Ninguém poderia imaginar que o que Star Wars precisava mesmo era de uma aventura infantil com piratas espaciais protagonizada por quatro crianças, mas Skeleton Crew é exatamente isso, uma espécie de inesperado alívio que retorna às raízes da franquia, despe-se completamente de cronologia e de personagens estabelecidos, foca no lado infantil como um filme oitentista da Amblin de Steven Spielberg e entrega algo que é capaz de agradar com facilidade seu público alvo, mas também os fãs de todas as idades que, claro, não tiverem deixado seus corações ficarem empedernidos pela passagem do tempo ou decepções anteriores. Em breves oito episódios, a série comandada por Jon Watts e Christopher Ford é a fusão perfeita de divertimento com qualidade, seguindo muito a linha de obras como Os Goonies, E.T. – O Extraterrestre, a franquia Indiana Jones e, claro, Star Wars clássico.

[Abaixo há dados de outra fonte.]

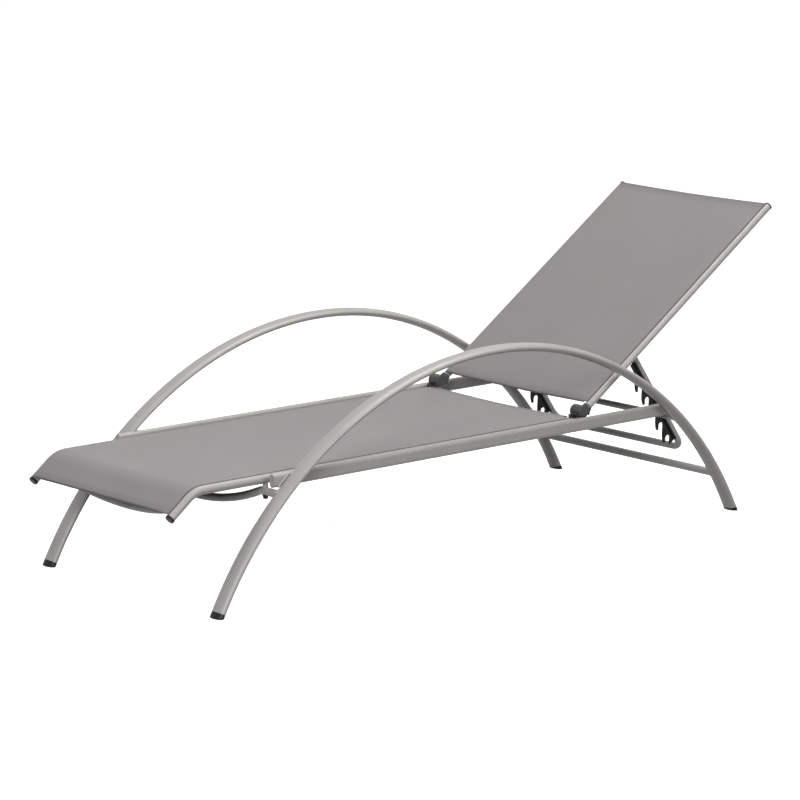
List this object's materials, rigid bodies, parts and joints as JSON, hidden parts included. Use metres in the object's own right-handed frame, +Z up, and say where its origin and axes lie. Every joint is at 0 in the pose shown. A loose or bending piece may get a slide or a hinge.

Um idílico, mas misterioso planeta protegido por uma barreira esverdeada que o esconde da galáxia é o pontapé para quatro crianças se juntarem depois que uma delas encontra uma nave há muito tempo enterrada em uma ravina e que, claro, uma vez despertada, é lançada ao espaço desconhecido com o jovem grupo, acompanhado do androide pirata SM-33 (uma sigla que referencia o Sr. Smee, de Peter Pan), tendo que se virar sozinho por um tempo, até se depararem com o ainda mais misterioso – e simpaticamente maquiavélico – Jod Na Nawood que, além de pirata, sabe manipular a Força. Temos a relação de mestre e pupilo sendo trabalhada, a sensação constante de descoberta e de deslumbramento a cada novo planeta e a cada nova criatura, de uma desconfiada gata-coruja até um prestativo rebento de Cthulhu que gosta de escutar histórias, passando por um pirata lobisomem grosseiro e gigantescos e esfomeados caranguejos de lixo. Há até um sabre de luz!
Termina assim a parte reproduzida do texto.